§ **RECORDS FOR THE EXERCISE**:
----------------------------------------
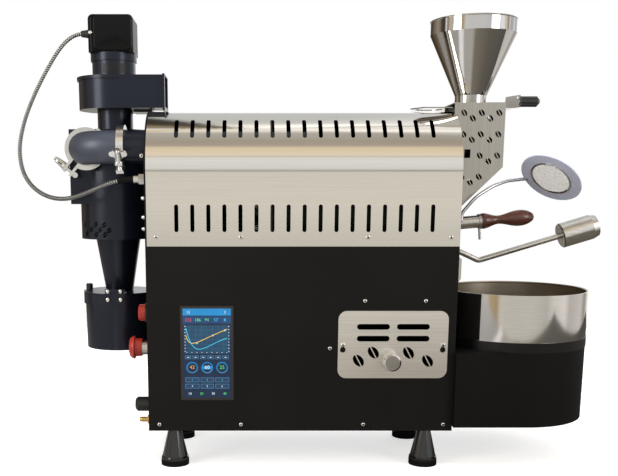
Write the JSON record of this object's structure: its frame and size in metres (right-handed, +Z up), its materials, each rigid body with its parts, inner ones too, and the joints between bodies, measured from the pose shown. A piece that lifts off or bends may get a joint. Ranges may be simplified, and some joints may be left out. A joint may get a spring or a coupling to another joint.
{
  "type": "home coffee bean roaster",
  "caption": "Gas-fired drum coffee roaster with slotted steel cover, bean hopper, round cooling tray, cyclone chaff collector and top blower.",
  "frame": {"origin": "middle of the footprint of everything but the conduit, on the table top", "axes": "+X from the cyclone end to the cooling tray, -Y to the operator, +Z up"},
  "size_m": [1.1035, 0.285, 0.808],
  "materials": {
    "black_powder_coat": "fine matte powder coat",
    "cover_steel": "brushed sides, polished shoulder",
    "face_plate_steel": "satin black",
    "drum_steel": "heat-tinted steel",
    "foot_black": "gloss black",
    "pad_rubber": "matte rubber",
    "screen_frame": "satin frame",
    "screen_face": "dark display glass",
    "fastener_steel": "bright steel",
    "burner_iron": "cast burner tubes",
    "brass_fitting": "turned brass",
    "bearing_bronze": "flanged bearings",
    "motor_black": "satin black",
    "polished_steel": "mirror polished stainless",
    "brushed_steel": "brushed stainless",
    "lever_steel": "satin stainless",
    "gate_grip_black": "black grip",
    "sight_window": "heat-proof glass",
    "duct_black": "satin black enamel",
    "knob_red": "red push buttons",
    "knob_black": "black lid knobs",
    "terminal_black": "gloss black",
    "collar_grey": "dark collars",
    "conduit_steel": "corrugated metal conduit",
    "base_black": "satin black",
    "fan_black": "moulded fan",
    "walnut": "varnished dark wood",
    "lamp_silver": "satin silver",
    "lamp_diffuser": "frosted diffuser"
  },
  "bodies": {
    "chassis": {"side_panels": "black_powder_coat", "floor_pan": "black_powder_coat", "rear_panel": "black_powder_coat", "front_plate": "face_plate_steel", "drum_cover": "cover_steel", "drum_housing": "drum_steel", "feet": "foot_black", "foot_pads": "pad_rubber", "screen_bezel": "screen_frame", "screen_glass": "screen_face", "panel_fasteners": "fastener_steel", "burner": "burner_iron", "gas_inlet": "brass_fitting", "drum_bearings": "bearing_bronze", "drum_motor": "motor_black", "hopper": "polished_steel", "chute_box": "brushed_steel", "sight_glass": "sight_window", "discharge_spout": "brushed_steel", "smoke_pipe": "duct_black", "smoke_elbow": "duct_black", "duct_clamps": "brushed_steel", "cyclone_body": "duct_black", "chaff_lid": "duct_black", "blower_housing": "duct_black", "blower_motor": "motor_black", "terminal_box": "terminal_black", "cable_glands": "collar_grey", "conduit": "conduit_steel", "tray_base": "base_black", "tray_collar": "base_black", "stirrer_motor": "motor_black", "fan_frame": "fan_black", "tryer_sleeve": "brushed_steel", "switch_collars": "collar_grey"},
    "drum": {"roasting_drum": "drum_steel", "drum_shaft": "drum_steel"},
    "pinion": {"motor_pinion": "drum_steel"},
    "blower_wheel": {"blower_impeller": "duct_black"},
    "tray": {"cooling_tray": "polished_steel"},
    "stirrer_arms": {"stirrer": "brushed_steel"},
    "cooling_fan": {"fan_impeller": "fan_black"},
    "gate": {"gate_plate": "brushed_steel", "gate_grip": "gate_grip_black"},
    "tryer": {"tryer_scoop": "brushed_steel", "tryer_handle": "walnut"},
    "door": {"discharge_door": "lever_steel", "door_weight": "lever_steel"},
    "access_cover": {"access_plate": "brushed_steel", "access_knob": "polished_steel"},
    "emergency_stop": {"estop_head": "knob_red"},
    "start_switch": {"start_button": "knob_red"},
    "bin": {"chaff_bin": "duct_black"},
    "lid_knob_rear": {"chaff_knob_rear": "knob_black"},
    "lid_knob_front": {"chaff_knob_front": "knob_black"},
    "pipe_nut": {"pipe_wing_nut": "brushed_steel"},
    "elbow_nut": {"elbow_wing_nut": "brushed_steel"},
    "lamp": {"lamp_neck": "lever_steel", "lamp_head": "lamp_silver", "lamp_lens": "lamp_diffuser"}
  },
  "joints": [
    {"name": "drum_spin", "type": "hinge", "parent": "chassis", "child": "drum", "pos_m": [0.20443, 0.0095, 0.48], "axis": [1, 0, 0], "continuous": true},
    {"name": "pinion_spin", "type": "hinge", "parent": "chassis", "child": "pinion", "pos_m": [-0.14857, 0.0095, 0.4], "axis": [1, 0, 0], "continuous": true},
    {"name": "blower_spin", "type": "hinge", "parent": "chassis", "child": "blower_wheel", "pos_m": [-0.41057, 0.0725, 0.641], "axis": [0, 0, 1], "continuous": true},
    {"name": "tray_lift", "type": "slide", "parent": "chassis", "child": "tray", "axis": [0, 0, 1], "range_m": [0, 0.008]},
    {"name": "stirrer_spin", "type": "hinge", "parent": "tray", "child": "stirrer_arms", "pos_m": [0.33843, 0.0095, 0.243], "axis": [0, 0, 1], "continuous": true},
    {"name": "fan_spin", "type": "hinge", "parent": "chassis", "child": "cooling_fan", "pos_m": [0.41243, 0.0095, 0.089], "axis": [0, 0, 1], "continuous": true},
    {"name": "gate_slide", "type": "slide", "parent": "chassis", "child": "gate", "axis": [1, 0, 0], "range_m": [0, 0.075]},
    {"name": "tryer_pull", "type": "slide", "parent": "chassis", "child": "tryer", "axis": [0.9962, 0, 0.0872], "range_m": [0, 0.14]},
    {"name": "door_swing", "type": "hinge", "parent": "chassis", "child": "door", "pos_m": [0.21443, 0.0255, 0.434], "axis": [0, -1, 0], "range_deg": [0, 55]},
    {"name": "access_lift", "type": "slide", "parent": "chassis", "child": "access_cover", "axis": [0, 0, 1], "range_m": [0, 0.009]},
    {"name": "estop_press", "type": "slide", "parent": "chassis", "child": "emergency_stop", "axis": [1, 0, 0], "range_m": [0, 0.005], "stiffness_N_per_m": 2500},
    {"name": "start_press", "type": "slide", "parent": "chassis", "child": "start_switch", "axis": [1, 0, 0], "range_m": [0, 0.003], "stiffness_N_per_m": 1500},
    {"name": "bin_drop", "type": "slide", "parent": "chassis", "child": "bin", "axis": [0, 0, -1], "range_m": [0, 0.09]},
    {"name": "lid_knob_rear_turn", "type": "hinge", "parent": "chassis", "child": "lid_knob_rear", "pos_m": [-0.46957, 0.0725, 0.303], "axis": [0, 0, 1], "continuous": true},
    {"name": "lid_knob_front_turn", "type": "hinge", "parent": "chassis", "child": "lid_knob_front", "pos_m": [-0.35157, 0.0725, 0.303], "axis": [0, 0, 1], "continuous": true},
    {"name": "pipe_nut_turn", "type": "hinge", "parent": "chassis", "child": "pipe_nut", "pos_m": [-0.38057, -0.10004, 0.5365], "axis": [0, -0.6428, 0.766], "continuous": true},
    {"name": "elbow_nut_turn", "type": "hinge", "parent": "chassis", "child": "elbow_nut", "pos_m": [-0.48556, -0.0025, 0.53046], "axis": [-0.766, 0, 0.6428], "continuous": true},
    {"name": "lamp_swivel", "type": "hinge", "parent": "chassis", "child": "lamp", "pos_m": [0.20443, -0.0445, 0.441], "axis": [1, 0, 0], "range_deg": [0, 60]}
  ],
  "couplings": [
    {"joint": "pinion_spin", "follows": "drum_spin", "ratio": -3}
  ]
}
----------------------------------------
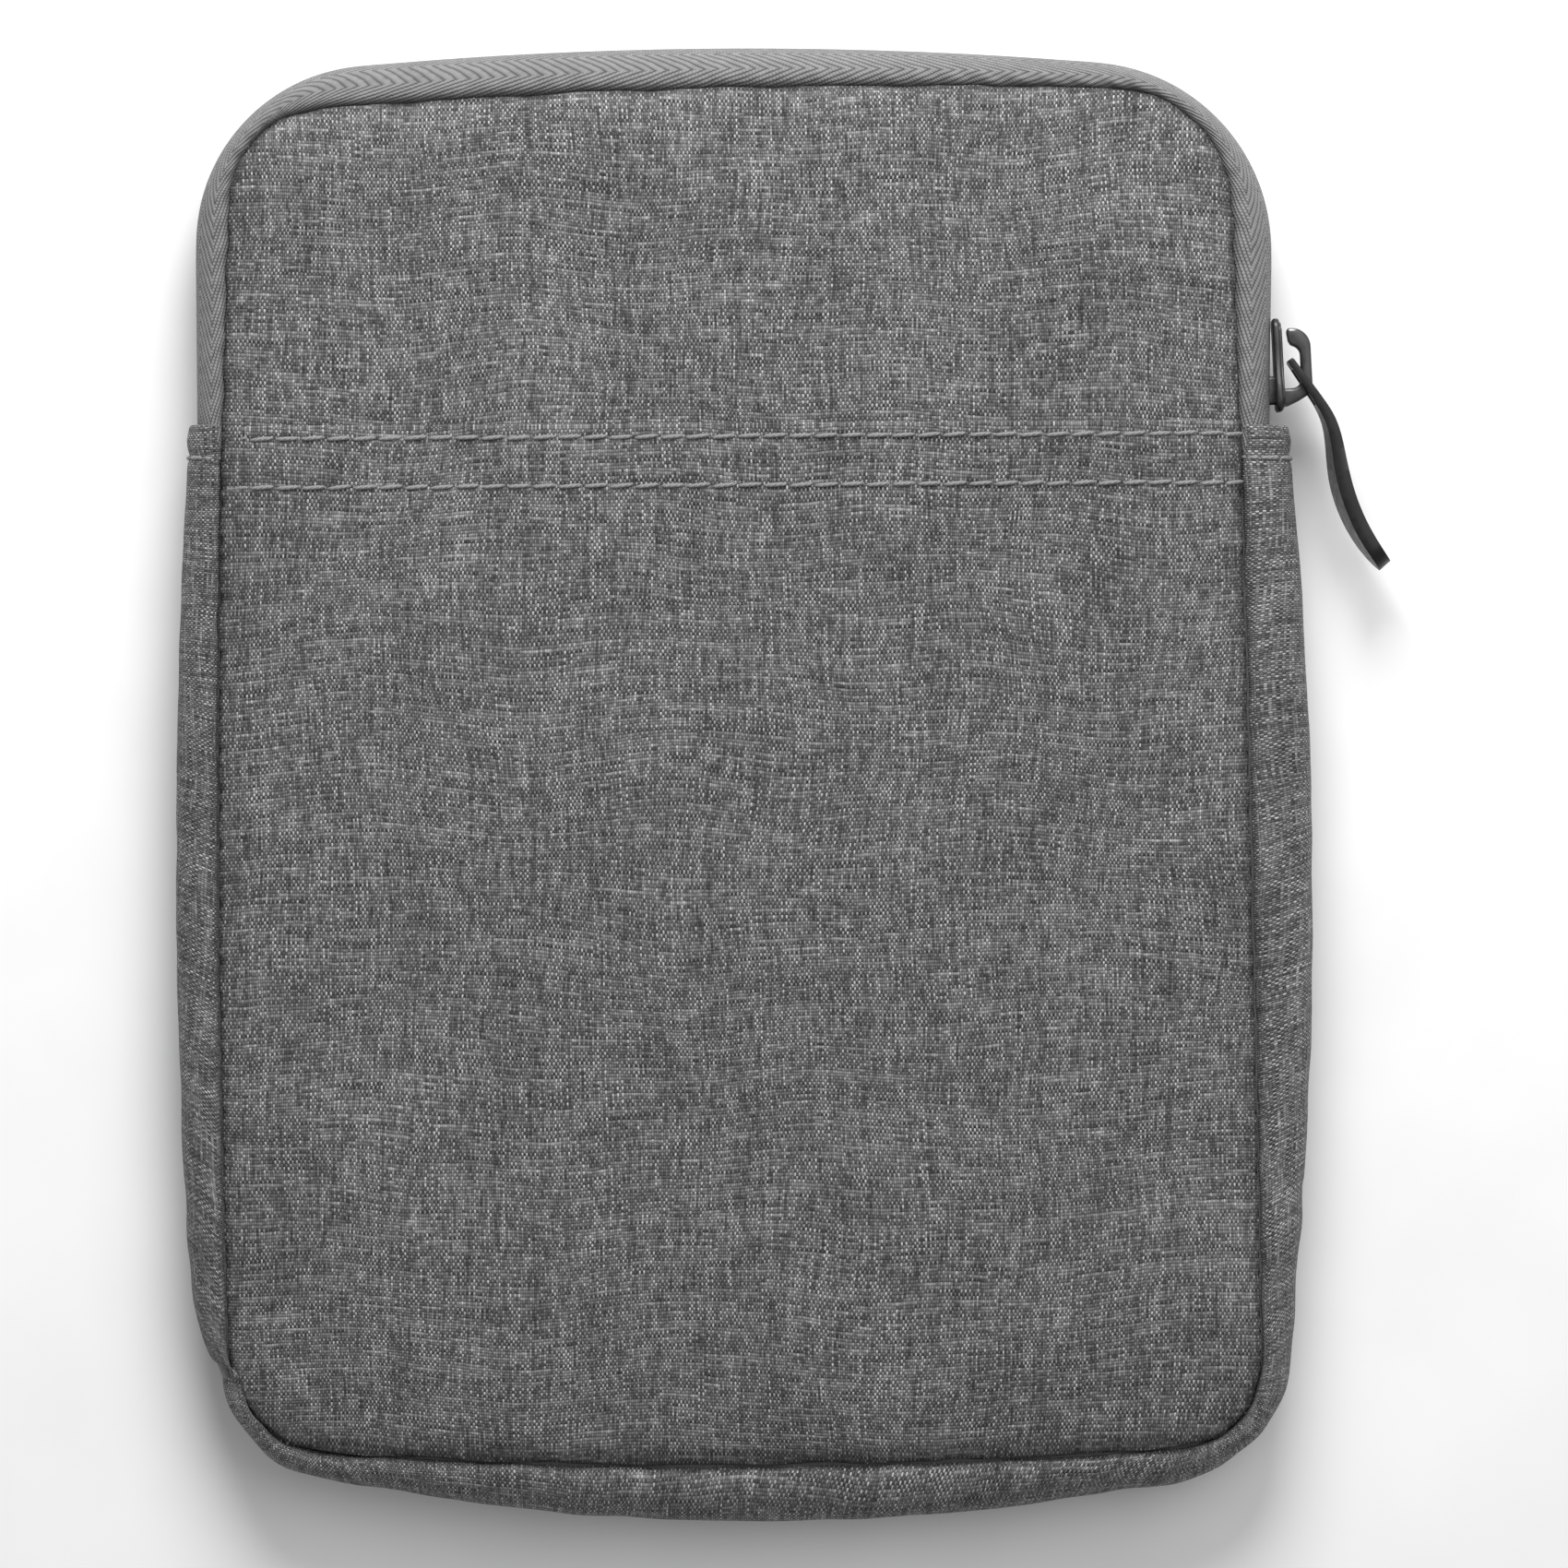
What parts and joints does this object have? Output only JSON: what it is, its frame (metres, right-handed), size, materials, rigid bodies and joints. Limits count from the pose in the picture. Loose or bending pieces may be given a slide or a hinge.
----------------------------------------
§ **DIRECTIONS**: Pull out all lines from the listing that contain the string "with".

§ **TASK RESULT**:
Write the JSON record of this object's structure: its frame and size in metres (right-handed, +Z up), its materials, each rigid body with its parts, inner ones too, and the joints between bodies, measured from the pose shown. A piece that lifts off or bends may get a joint. Ranges may be simplified, and some joints may be left out. A joint may get a spring or a coupling to another joint.
  "caption": "Gas-fired drum coffee roaster with slotted steel cover, bean hopper, round cooling tray, cyclone chaff collector and top blower.",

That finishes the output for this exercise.